In all, I hit 15 college games, and at most of them I had sideline access to shoot still photos. Not surprisingly, my Hot Girls of College Football gallery got the most looks, but college football is about more than pretty girls. And once I returned to Brooklyn, I covered the college basketball season from my living room, then went back out on the road for some Kentucky Derby coverage in the spring. Nine writers helped OGS bring unique World Cup coverage to our soccer readers, and now we're in the second year of the project, excited about where we've been, and optimistic about where we're headed.

Sure, baseball has its home runs and 100 mile-an-hour fastballs, and college basketball certainly has a fun tournament every year, but there is nothing like college football. From campus to campus, there are just as many colorful traditions off the field as there are exciting and memorable moments on it.

Few things are better than an October Saturday, at the stadium or in the living room, spending an afternoon with friends and a few cold beers -- maybe even a bowl of My Mom's Chili -- watching your squad march down the field for that late touchdown to beat the hated arch rival.

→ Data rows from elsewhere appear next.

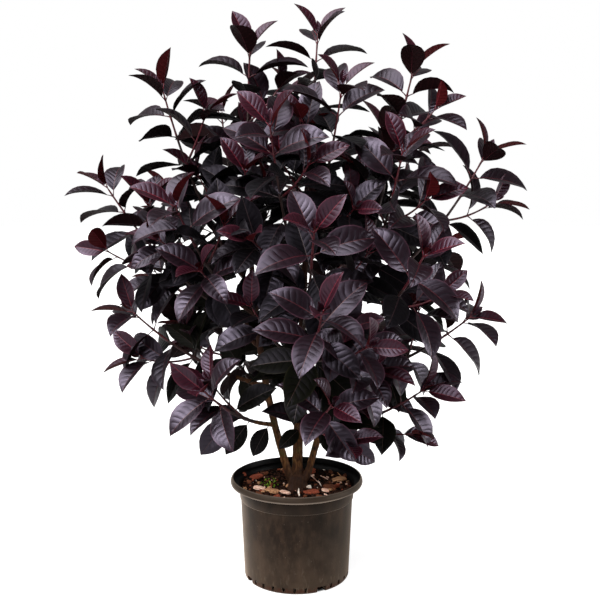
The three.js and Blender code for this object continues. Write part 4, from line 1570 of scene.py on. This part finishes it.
def makeLeaves():
    shapes = bpy.data.collections.new("leaf shapes")
    numbers = {kind: [] for kind in leafShapes}
    for n, (kind, row) in enumerate((kind, row) for kind, rows in leafShapes.items() for row in rows):
        numbers[kind].append(n)
        newObject(f"leaf_{n:02d}", leafMesh(f"leaf_{n:02d}", *row), shapes)
    tree = leafTree(leafFinishes)
    rand = random.Random(growthRule["seed"])
    for pieceName, masses in crownTiers.items():
        own = [leaf for leaf in crown["leaves"] if leaf["mass"] in masses]
        tones = [leafTone(leaf, rand) for leaf in own]
        kinds = ["old" if tone >= 3 else leaf["shape"] for leaf, tone in zip(own, tones)]
        marks = {
            "leafTone": tones,
            "leafShape": [rand.choice(numbers[kind]) for kind in kinds],
            "leafScale": [leaf["size"] for leaf in own],
            "leafTurn": [c for leaf in own for c in leaf["turn"]],
        }
        piece = newObject(pieceName, newMesh(pieceName, [leaf["foot"] * mm for leaf in own], []))
        for name, values in marks.items():
            markPoints(piece.data, name, leafMarks[name], values)
        runTree(piece, tree, {"Leaf shapes": shapes, "Leaf size": 1.0})
        finishPiece(piece, "foliage", *["foliage_" + name for name in masses])
        triangles = sum(len(face.vertices) - 2 for face in piece.data.polygons)
        print(pieceName, "made:", len(own), "leaves,", triangles, "triangles")
    removeCollection(shapes)


makeLeaves()


# Stage and light

lighting = {
    "floorSize": 14,
    "floorGlow": 0.85,
    "floorShade": (0.073, 0.077),  # the floor stays dark under the pot, out to here
    "softbox": (-0.46, -0.38, 0.8),  # towards the wide light overhead
    "boxEdge": (0.62, 0.93),
    "boxStrength": 5.4,
    "room": 0.03,  # what the dark room behind the camera still gives
    "sweep": 0.22,  # the white paper behind the plant
    "sweepEdge": (-0.25, 0.9),
    "aim": (0, 0, 0.5),
    "lamps": {  # place, power and size
        "key": ((-1.7, -2.0, 2.6), 50, 1.3),
        "side": ((2.2, -0.6, 0.5), 36, 1.2),
    },
}


# White paper, exposed until only the faintest shadow is left, but for the floor under the pot
def makeStage():
    half = lighting["floorSize"] / 2
    corners = [(-half, -half, 0), (half, -half, 0), (half, half, 0), (-half, half, 0)]
    floor = newObject("floor", newMesh("floor", corners, [(0, 1, 2, 3)]))
    material, tree, place = newMaterial("white paper")
    fibre = addNode(tree, "ShaderNodeTexNoise", {"Vector": place, "Scale": 3, "Detail": 2})
    tint = addNode(tree, "ShaderNodeValToRGB", {"stops": [(0.3, "#a9a8a8"), (0.7, "#adadad")], 0: fibre})
    out = addNode(tree, "ShaderNodeVectorMath", {"operation": "LENGTH", 0: place}, "Value")
    clear = addNode(tree, "ShaderNodeMapRange", {
        0: out, "span": (*lighting["floorShade"], 0, lighting["floorGlow"]),
    })
    seen = addNode(tree, "ShaderNodeLightPath", output="Is Camera Ray")
    glow = addNode(tree, "ShaderNodeMath", {"operation": "MULTIPLY", 0: seen, 1: clear})
    floor.data.materials.append(finishMaterial(material, {
        "Base Color": tint, "Roughness": 0.9, "IOR": 1.5, "Emission Strength": glow, "Emission Color": "#ffffff",
    }))


def makeLights():
    world = bpy.data.worlds.new("studio")
    world.use_nodes = True
    scene.world = world
    tree = world.node_tree
    view = addNode(tree, "ShaderNodeTexCoord", output="Generated")
    toBox = addNode(tree, "ShaderNodeVectorMath", {
        "operation": "DOT_PRODUCT", 0: view, 1: Vector(lighting["softbox"]).normalized(),
    }, "Value")
    box = addNode(tree, "ShaderNodeMapRange", {
        "interpolation_type": "SMOOTHSTEP", 0: toBox, "span": (*lighting["boxEdge"], 0, lighting["boxStrength"]),
    })
    ahead = addNode(tree, "ShaderNodeSeparateXYZ", {0: view}, "Y")
    sweep = addNode(tree, "ShaderNodeMapRange", {
        "interpolation_type": "SMOOTHSTEP", 0: ahead,
        "span": (*lighting["sweepEdge"], lighting["room"], lighting["sweep"]),
    })
    given = addNode(tree, "ShaderNodeMath", {"operation": "ADD", 0: box, 1: sweep})
    # the backdrop itself is seen plain white from everywhere
    seen = addNode(tree, "ShaderNodeLightPath", output="Is Camera Ray")
    strength = addNode(tree, "ShaderNodeMix", {"data_type": "FLOAT", 0: seen, 2: given, 3: 1.0})
    feed(tree.nodes["Background"], {"Strength": strength, "Color": "#ffffff"})
    for name, (place, power, size) in lighting["lamps"].items():
        light = bpy.data.lights.new(name, "AREA")
        light.energy = power
        light.size = size
        lamp = newObject(name, light)
        lamp.location = place
        lamp.rotation_euler = (Vector(lighting["aim"]) - lamp.location).to_track_quat("-Z", "Y").to_euler()


makeStage()
makeLights()
scene.view_settings.view_transform = "Standard"
scene.view_settings.look = "None"
print("stage and lights made")
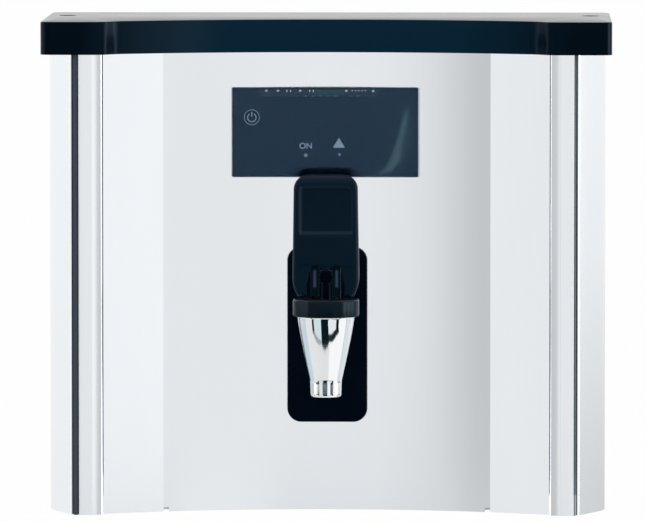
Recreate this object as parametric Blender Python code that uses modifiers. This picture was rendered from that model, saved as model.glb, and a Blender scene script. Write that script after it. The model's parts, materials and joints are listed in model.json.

Maybe there's one thing better than that -- being on the road to watch it the entire time.

 

ABOUT THE AUTHOR

John P. Wise

John P. Wise is a Murrow and SPJ award-winning journalist and voting member of the Football Writers Association of America. He's been in the news business for more than 15 years, having spent much of that time writing about college football (visit the archives). Wise grew up in Ohio, where it's required to bleed scarlet and gray every autumn. And sorry, Skip Bayless, but that was indeed interference on Miami in the Fiesta Bowl some years back.

After living in Cleveland, Cincinnati and Louisville, Ky., Wise accepted a job in New York in 2006. He worked the national desk for Fox Interactive Media until shortly after he was among the journalists who got arrested (watch the video) while covering the Republican National Convention in St. Paul, Minn., in 2008. He took a job with WNBC (more archives) later that year that ended in mid-2009, allowing him to prepare for the project he'd first envisioned before he graduated from the University of Cincinnati.

Back in June 1994, Wise compiled a list of what he thought were going to be the biggest games of the upcoming college football season and sent letters to the athletic departments of all the host schools requesting media access. He said if he didn't get a job before his mid-summer birthday, he'd set out to drive around the country and write a book about America's greatest sport. Not knowing what his address would be after his sublet ended on Aug. 1, the gutsy graduate directed the athletic departments to mail all correspondence to his mother's address in Cleveland.

Wise got a job before his birthday, but schools were still sending media guides -- and credentials -- to mom's house. And it was two days after Kordell Stewart's incredible Hail Mary pass (watch the video) to Michael Westbrook on the game's final play that lifted Colorado to a stunning upset win at Michigan that John's mom called to say he could have had two all-access passes to that game.